Emine Çetinkaya’ya dönüp doğaltaş sektöründe kadın olmanın avantajlarını soruyoruz. Çok sayıda firmanın her alanın da özellikle ihracat departmanında kadın çalışan görüyoruz doğaltaş sektöründe. Ancak ocakta, taşın kalbinde bir kadın patron bir elin parmakları kadar belki de. Çetinkaya burada kadınların detaycılığının altını çiziyor ve ekliyor: Bu sektör erkek egemen bir sektör. Yadırgayanlar oluyor, şaşıranlar oluyor. Ancak kadınlar her zaman daha detaycıdır. En ince ayrıntıya dikkat eder. Bu bizim en büyük avantajımız. Ben üretimi, bloğun yıkımını, fabrika aşamasını, kısaca işimle ilgili olan her şeyi seviyorum. Sürecin başından sonuna kadar içinde olmanın hazzı bambaşka.”

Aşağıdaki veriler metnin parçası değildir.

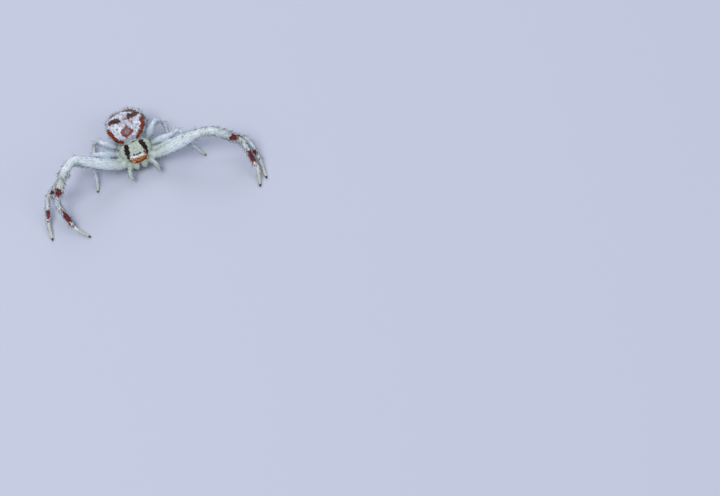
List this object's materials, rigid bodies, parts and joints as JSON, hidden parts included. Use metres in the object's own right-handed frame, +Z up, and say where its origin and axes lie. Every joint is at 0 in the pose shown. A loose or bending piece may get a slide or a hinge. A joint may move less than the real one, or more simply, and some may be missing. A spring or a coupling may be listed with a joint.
{
  "type": "crab spider model",
  "caption": "Life-size still model of a pale crab spider with raised front legs held wide, standing on its feet.",
  "frame": {"origin": "on the floor, under the middle of the model's box", "axes": "+Z up; the spider faces -Y; its left side is +X, along which its spread front legs reach furthest"},
  "size_m": [0.0204, 0.0112, 0.0044],
  "materials": {
    "carapace": "pale greenish cream with dark brown side bands and rust lines round the eyes",
    "abdomen": "chalky white with bluish mottling, brown bars, a rust diamond and rust side stripes",
    "front_leg": "greenish cream with fine dark dots, bristles and crimson brown bands",
    "hind_leg": "plain, slightly translucent bluish white",
    "jaw": "pale greenish cream, mottled",
    "feeler": "pale greenish cream with fine dark bristles",
    "spinnerets": "pale yellowish cream",
    "eye": "glossy black beads"
  },
  "bodies": {
    "root": {"abdomen": "abdomen", "eye_back_middle_left": "eye", "eye_back_middle_right": "eye", "eye_back_side_left": "eye", "eye_back_side_right": "eye", "eye_front_middle_left": "eye", "eye_front_middle_right": "eye", "eye_front_side_left": "eye", "eye_front_side_right": "eye", "feeler_left_base": "feeler", "feeler_left_tip": "feeler", "feeler_right_base": "feeler", "feeler_right_tip": "feeler", "jaw_left": "jaw", "jaw_right": "jaw", "left_1_coxa": "front_leg", "left_1_femur": "front_leg", "left_1_metatarsus": "front_leg", "left_1_patella": "front_leg", "left_1_tarsus": "front_leg", "left_1_tibia": "front_leg", "left_2_coxa": "front_leg", "left_2_femur": "front_leg", "left_2_metatarsus": "front_leg", "left_2_patella": "front_leg", "left_2_tarsus": "front_leg", "left_2_tibia": "front_leg", "left_3_coxa": "hind_leg", "left_3_femur": "hind_leg", "left_3_tarsus": "hind_leg", "left_3_tibia": "hind_leg", "left_4_coxa": "hind_leg", "left_4_femur": "hind_leg", "left_4_tarsus": "hind_leg", "left_4_tibia": "hind_leg", "prosoma": "carapace", "right_1_coxa": "front_leg", "right_1_femur": "front_leg", "right_1_metatarsus": "front_leg", "right_1_patella": "front_leg", "right_1_tarsus": "front_leg", "right_1_tibia": "front_leg", "right_2_coxa": "front_leg", "right_2_femur": "front_leg", "right_2_metatarsus": "front_leg", "right_2_patella": "front_leg", "right_2_tarsus": "front_leg", "right_2_tibia": "front_leg", "right_3_coxa": "hind_leg", "right_3_femur": "hind_leg", "right_3_tarsus": "hind_leg", "right_3_tibia": "hind_leg", "right_4_coxa": "hind_leg", "right_4_femur": "hind_leg", "right_4_tarsus": "hind_leg", "right_4_tibia": "hind_leg", "spinnerets": "spinnerets"}
  },
  "joints": []
}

Son söz blok pazarında. Çin’deki durgunluğu ve Hindistan pazarındaki son durumu soruyoruz. İki ortak söz birliği edercesine noktayı şöyle koyuyor: “Çin’de stokların şişkinliği uzun süredir gündemdeydi. Sonrasında pandemi ve ekonomik zorluklar çıktı. En az 2 yıl daha böyle devam edeceğini düşünüyoruz Çin’in. Bu boşluğu doldurmaya çalışan ülke ise Hindistan. Bizde Hintliler çok seçicidir algısı var. Ancak ocağa girip blok bile yıkamadan tüm grubu alan Hintli müşterilerimiz var bizim. Hindistan’a düzenli yapmış olduğumuz seyahatlerde şunu gördük. Hükümet projelere destek veriyor. İtalyan makineleri ile yatırım yapıyorlar. Biz 4-5 yıl öncesinde Hindistan’da plaka satışı yapan firmalardan ziyade projeci firmaları tespit ettik. Onları yakın markaja almıştık ve meyvesini pandemi dönemi dahil toplamaya başladık. Artık proje bazlı, mimar bazlı çalışıyoruz. 2021 yılının son çeyreğinde kendi ocağımızın taşı olan Bianco ile AVM ve rezidans projelerine başladık Hindistan’da. Yaklaşık 82 bin m2’lik heyecan verinci bir iş. Son olarak şunu söyleyebiliriz ki; Bizde sıkıntı şu, müşteri elinde 10 cm’lik taşla geliyor ve biz o taşı üretmeye çalışıyoruz. Dolayısıyla yerine tekrar koymayacağımız doğal varlıkları müşterinin isteğini yerine getirmek adına çalışıyoruz. Bu da ocaklarımızın görünen verimini düşürmekte dolayısıyla da üretim maliyetimizi artırmaktadır. . Oysa İtalyan taşı sunuyor, proje ona göre yapılıyor. Bunları aşmak zorundayız.”